For some, it's already too late.
Jim Hampton's Yukon vacation takes a turn for the worse when he discovers a prospector's diary from the 1800s. And it dies when the rugged outdoorsman is arrested for the gruesome slaying of a controversial ex-Senator. But Alex Jensen isn't convinced of Hampton's guilt. And the dedicated state trooper is ready to track the bitter truth through the treacherous snows of the Yukon wilderness—and in the pages of a mysterious, hundred-year-old journal, which describes crimes remarkably similar... and deadly.
PUBLISHERS WEEKLY
Overplotted and tamer than Henry's award-winning Murder on the Iditarod Trail, this sequel takes its title from the Alaska Gold Rush, when ``termination dust'' meant the first snowfall of the season, signaling the end of the year's prospecting. Alaska state trooper Alex Jensen is in Canada working with Royal Canadian Mounted Police Inspector Charles ``Del'' Delafosse when a retired Alaskan senator Warren Russell is found murdered.
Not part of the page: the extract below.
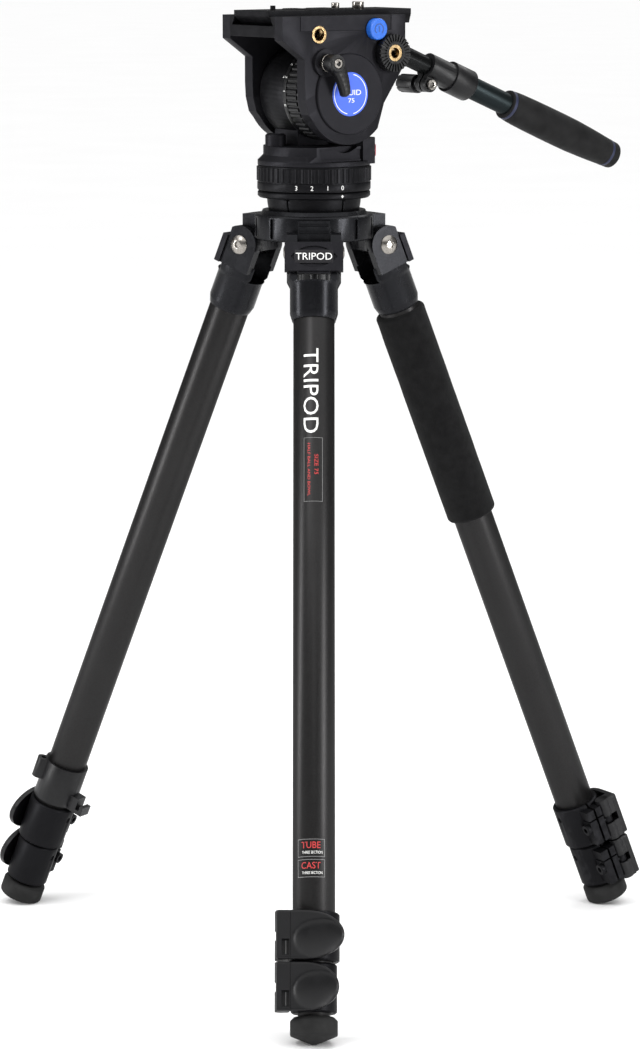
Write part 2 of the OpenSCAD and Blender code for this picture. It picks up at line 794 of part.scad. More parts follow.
// Split clamp and collar at the mouth of the handle's tube, with its cross bolt.
module handle_clamp() {
    color(CASTING) on_handle() difference() {
        union() {
            cylinder_at(clamp_s, clamp_s + 29, 11.2);
            cylinder_at(collar_s, collar_s + 22, 13.25);
            translate([0, 0, collar_s + 22]) cylinder(h = 2, r1 = 13.25, r2 = 11);
            span([-clamp_drop, -6.6, clamp_s], [0, 6.6, clamp_s + 12]);
            along_y(-clamp_drop, clamp_bolt_s, -6.6, 6.6, 6.4);
        }
        cylinder_at(0, 100, handle_rod_r + run);
        cylinder_at(collar_s + 4, 100, 9.35 + run);
        span([-30, -0.8, clamp_s - 5], [0, 0.8, clamp_s + 16]);
        along_y(-clamp_drop, clamp_bolt_s, -20, 20, 2.6);
    }
    color(STEEL) on_handle() difference() {
        union() {
            along_y(-clamp_drop, clamp_bolt_s, -18, 7, 2.5);
            along_y(-clamp_drop, clamp_bolt_s, 6.7, 9.2, 4.2);
        }
        along_y(-clamp_drop, clamp_bolt_s, 8, 10, 2.2, 6);
    }
}

// Thumb knob of the handle's clamp.
module handle_clamp_knob() {
    color(CASTING) on_handle() difference() {
        union() {
            along_y(-clamp_drop, clamp_bolt_s, -10.5, -6.9, 5);
            along_y(-clamp_drop, clamp_bolt_s, -31, -10.4, 7.75);
        }
        along_y(-clamp_drop, clamp_bolt_s, -18.4, 0, 2.5 + run);
        for (a = [0:45:315]) translate([-clamp_drop, -32, clamp_bolt_s]) rotate([0, a, 0])
            span([7.1, 0, -0.6], [9, 19, 0.6]);
    }
}

// Outer tube of the handle, which slides on the rod.
module handle_tube() {
    color(SATIN) on_handle() difference() {
        cylinder_at(collar_s + 4.2, grip_s + grip_len - 6, 9.35);
        cylinder_at(0, 300, handle_rod_r + 0.35);
    }
}

// Rubber grip with a band at each end.
module handle_grip() {
    s = grip_s;
    e = grip_s + grip_len;
    color(SOFT) on_handle() difference() {
        rotate_extrude() polygon([[0, s], [12.3, s], [12.85, s + 1], [13.6, s + 14], [14.15, s + 45],
            [14.1, s + 78], [12.6, e - 22], [11.6, e - 6], [11.4, e - 2], [9.6, e], [0, e]]);
        cylinder_at(s - over, e - 5.8, 9.35);
    }
}

// ---------- parts ----------

for (i = [0:2]) {
    leg = LEGS[i];
    a = LEG_AZIMUTH[i];
    yoke(a);
    angle_latch(a);
    leg_tube(a, upper_start, upper_end, upper_d);
    clamp(a, lock_top[0], upper_lock_r, upper_d, middle_d, upper_end);
    flip_lever(a, lock_top[0], upper_lock_r, 23);
    leg_tube(a, middle_start, middle_end, middle_d);
    clamp(a, lock_top[1], lower_lock_r, middle_d, lower_d, middle_end);
    flip_lever(a, lock_top[1], lower_lock_r, 19);
    leg_tube(a, lower_start, foot_top + 9, lower_d);
    foot(a);
}
crown();
hinge_bolts();
foam_grip();
transport_catch();
half_ball();
tie_down_washer();
tie_down_knob();
pan_drag_ring();
pan_housing();
pan_lock_button();
bubble_level();
tilt_cartridge();
tilt_shaft();
tilt_drag_dial();
left_cheek();
right_cheek();
badge_disc();
platform();
tilt_lock_lever();
threaded_inserts();
rosettes();
plate_release_button();
quick_plate();
camera_screw(small_screw_x, small_thread_r, 5);  // camera_screw_small
camera_screw(large_screw_x, large_thread_r, 5.5);  // camera_screw_large
handle_arm();
handle_clamp();
handle_clamp_knob();
handle_tube();
handle_grip();
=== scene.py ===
"""Studio scene of a folding video tripod with a fluid head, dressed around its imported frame.

Every length is in metres. The tripod stands on the floor at z = 0 with its axis on the origin.
Legs are described in their own frame (u outward, v sideways, d down the leg) and the head in its own
(x the way the lens looks, y the operator's left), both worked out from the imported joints.
"""
import json
import logging
import math
from dataclasses import dataclass, field
from enum import Enum
from typing import Callable, Sequence

import bmesh
import bpy
from mathutils import Matrix, Vector, noise


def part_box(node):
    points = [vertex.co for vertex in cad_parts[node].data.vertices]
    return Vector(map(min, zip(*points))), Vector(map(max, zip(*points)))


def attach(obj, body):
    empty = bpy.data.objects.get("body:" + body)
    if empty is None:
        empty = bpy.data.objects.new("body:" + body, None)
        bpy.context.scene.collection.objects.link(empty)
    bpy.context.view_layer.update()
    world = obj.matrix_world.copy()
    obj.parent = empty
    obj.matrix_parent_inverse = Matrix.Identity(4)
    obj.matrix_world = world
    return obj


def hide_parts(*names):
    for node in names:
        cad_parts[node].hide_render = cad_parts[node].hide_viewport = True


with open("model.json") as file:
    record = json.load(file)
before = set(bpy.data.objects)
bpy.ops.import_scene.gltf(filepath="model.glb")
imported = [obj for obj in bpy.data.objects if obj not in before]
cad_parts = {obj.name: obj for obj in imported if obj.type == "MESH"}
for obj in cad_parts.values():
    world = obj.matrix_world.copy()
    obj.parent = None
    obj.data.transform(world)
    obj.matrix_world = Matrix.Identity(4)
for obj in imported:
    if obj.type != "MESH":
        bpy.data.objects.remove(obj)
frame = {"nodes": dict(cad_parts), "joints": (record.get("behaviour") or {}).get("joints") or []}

LOG = logging.getLogger("tripod")
MM = 0.001

Point = tuple[float, float, float]
Colour = tuple[float, float, float]
Profile = Sequence[tuple[float, float]]


# ---------------------------------------------------------------- node graphs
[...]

Not far off, the police come across Colorado canoeist Jim Hampton, who appears hungover and dazed but denies shooting Russell and insists that he himself was attacked by two others who stole his gear, which has been mysteriously returned, along with a skull and some old bones Hampton had discovered upriver. As Del investigates the murder, Jensen reads the Gold Rush journal Hampton found near the bones. Henry crosscuts the account of the murder investigation with entries from the journal, which is offered in full at the end of the novel. The two plot threads remain tenuously connected, despite the Yukon blizzard that occurs in each.